Read the book, read the book more than once like I did.
While
there were many elements of Holden’s personality that might not ring true for
any individual collectively his plight resonated. Problems of sexual identity,
of intellectual identity, of class, of falseness and perversity, of the clash
of household generations, of fighting against a system stacked up against the
young, of personal depression, they are all there. As well as some less savory
traits, a certain elitism, a certain distain of the masses, and of women, well
girls really, and lots of mannerisms like having a negative on almost
everything that one would hope he will grow out
of.
The
story line here is fairly simple- a couple of tough winter days in the life of
a well-off New York teenager whose problem at the moment was to hide the fact,
postpone really, that once again he had been kicked out of a school for, ah,
“not applying himself (sound familiar). The momentary solution to that
situation which sounded reasonable to anybody who actually had been a troubled
teenager was to say the hell with it and do a junior version of wine, women and
song. Except, at least on the surface our man Holden takes no pleasure in
that-carping against everything not nailed down, fellow classmates, teachers,
past and present, cab drivers, elevator operators, whores, dicey girlfriends.

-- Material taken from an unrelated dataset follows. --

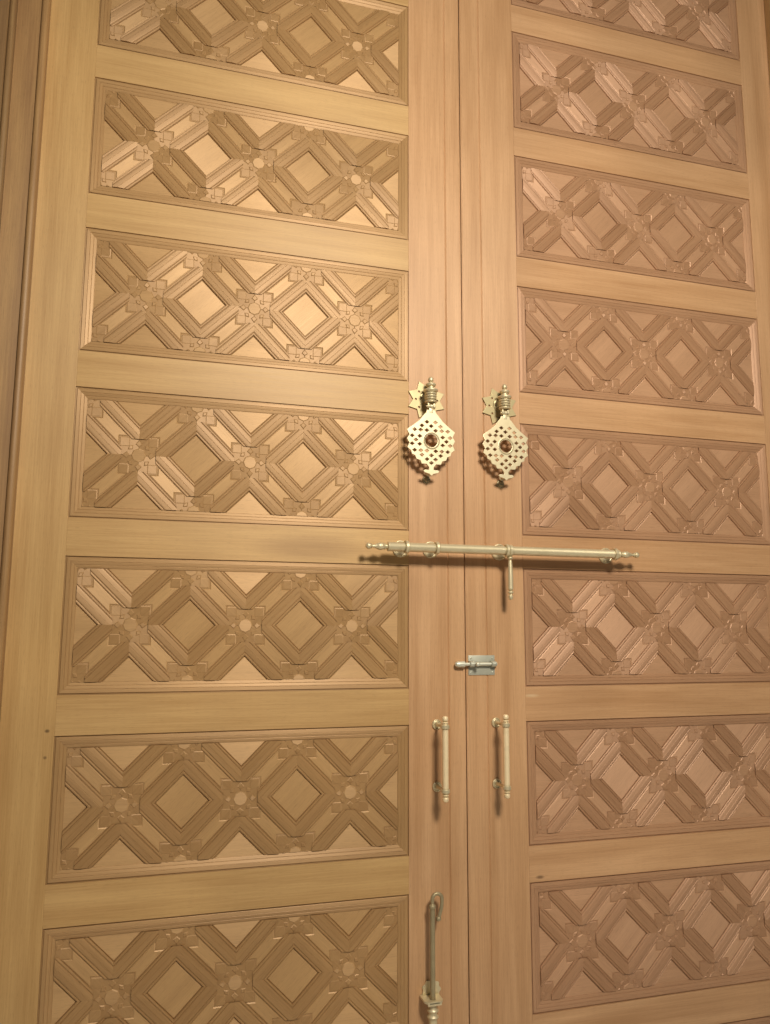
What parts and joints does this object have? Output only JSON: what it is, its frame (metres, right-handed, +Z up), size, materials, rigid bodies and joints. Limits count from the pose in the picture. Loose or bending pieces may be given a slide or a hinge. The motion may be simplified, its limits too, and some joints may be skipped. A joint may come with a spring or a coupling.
{
  "type": "carved double door with frame",
  "caption": "Tall pair of wooden temple door leaves with rows of carved lattice panels, brass knockers, pulls and bolts, hung in a moulded frame.",
  "frame": {"origin": "on the floor, midway between the frame's posts, in the plane of the leaves' carved face", "axes": "+Z up, +X to the right and +Y away from someone who faces the carved side"},
  "size_m": [2.282, 0.142, 3.741],
  "materials": {
    "frame_wood": "satin varnish",
    "leaf_wood": "satin varnish",
    "panel_wood": "satin varnish",
    "hinge_brass": "dull",
    "pale_brass": "cast and polished, a little dulled",
    "pale_nickel": "plated, dulled"
  },
  "bodies": {
    "frame": {"left_jamb": "frame_wood", "right_jamb": "frame_wood", "frame_head": "frame_wood", "threshold": "frame_wood", "left_casing": "frame_wood", "right_casing": "frame_wood", "head_casing": "frame_wood", "foot_bolt_socket": "pale_brass", "hinge_frame_plates": "hinge_brass", "hinge_pins": "hinge_brass"},
    "left_leaf": {"left_hinge_stile": "leaf_wood", "left_meeting_stile": "leaf_wood", "left_bottom_rail": "leaf_wood", "left_top_rail": "leaf_wood", "left_mid_rails": "leaf_wood", "left_panel_1": "panel_wood", "left_panel_2": "panel_wood", "left_panel_3": "panel_wood", "left_panel_4": "panel_wood", "left_panel_5": "panel_wood", "left_panel_6": "panel_wood", "left_panel_7": "panel_wood", "left_panel_8": "panel_wood", "left_panel_9": "panel_wood", "left_hinge_plates": "hinge_brass", "left_knocker_hanger": "pale_brass", "left_knocker_stud": "pale_brass", "left_pull_bar": "pale_brass", "left_pull_posts": "pale_brass", "bar_bolt_keepers": "pale_brass", "small_bolt_keeper": "pale_nickel", "foot_bolt_barrel": "pale_brass", "foot_bolt_guides": "pale_brass"},
    "right_leaf": {"right_hinge_stile": "leaf_wood", "right_meeting_stile": "leaf_wood", "right_bottom_rail": "leaf_wood", "right_top_rail": "leaf_wood", "right_mid_rails": "leaf_wood", "right_panel_1": "panel_wood", "right_panel_2": "panel_wood", "right_panel_3": "panel_wood", "right_panel_4": "panel_wood", "right_panel_5": "panel_wood", "right_panel_6": "panel_wood", "right_panel_7": "panel_wood", "right_panel_8": "panel_wood", "right_panel_9": "panel_wood", "right_hinge_plates": "hinge_brass", "right_knocker_hanger": "pale_brass", "right_knocker_stud": "pale_brass", "right_pull_bar": "pale_brass", "right_pull_posts": "pale_brass", "bar_bolt_guides": "pale_brass", "small_bolt_plate": "pale_nickel"},
    "bar_bolt": {"bar_bolt_rod": "pale_brass"},
    "bar_handle": {"bar_bolt_handle": "pale_brass"},
    "small_bolt": {"small_bolt_rod": "pale_nickel"},
    "foot_bolt": {"foot_bolt_rod": "pale_brass"},
    "left_knocker": {"left_knocker_plate": "pale_brass"},
    "right_knocker": {"right_knocker_plate": "pale_brass"}
  },
  "joints": [
    {"name": "left_leaf_swing", "type": "hinge", "parent": "frame", "child": "left_leaf", "pos_m": [-1, 0.06, 0], "axis": [0, 0, 1], "range_deg": [0, 90]},
    {"name": "right_leaf_swing", "type": "hinge", "parent": "frame", "child": "right_leaf", "pos_m": [1, 0.06, 0], "axis": [0, 0, -1], "range_deg": [0, 90]},
    {"name": "bar_bolt_slide", "type": "slide", "parent": "right_leaf", "child": "bar_bolt", "axis": [1, 0, 0], "range_m": [0, 0.266]},
    {"name": "bar_handle_turn", "type": "hinge", "parent": "bar_bolt", "child": "bar_handle", "pos_m": [0.0909, -0.043, 1.6948], "axis": [-1, 0, 0], "range_deg": [-20, 200]},
    {"name": "small_bolt_slide", "type": "slide", "parent": "right_leaf", "child": "small_bolt", "axis": [1, 0, 0], "range_m": [0, 0.034]},
    {"name": "foot_bolt_slide", "type": "slide", "parent": "left_leaf", "child": "foot_bolt", "axis": [0, 0, 1], "range_m": [-0.04, 0]},
    {"name": "left_knocker_lift", "type": "hinge", "parent": "left_leaf", "child": "left_knocker", "pos_m": [-0.101, -0.034, 2.03], "axis": [-1, 0, 0], "range_deg": [0, 110]},
    {"name": "right_knocker_lift", "type": "hinge", "parent": "right_leaf", "child": "right_knocker", "pos_m": [0.089, -0.034, 2.03], "axis": [-1, 0, 0], "range_deg": [0, 110]}
  ]
}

Everything. By the end it is an open book whether he will be a CEO of a major
corporation or windup on skid row. While some of the stream-of-consciousness
devise used by Salinger to make his point about the modern teen condition this
is a great American literary work of art from one of the best of the “non-beat”
New York writers hanging around in the post- World War II period. Read the
book, read the book more than once like I did.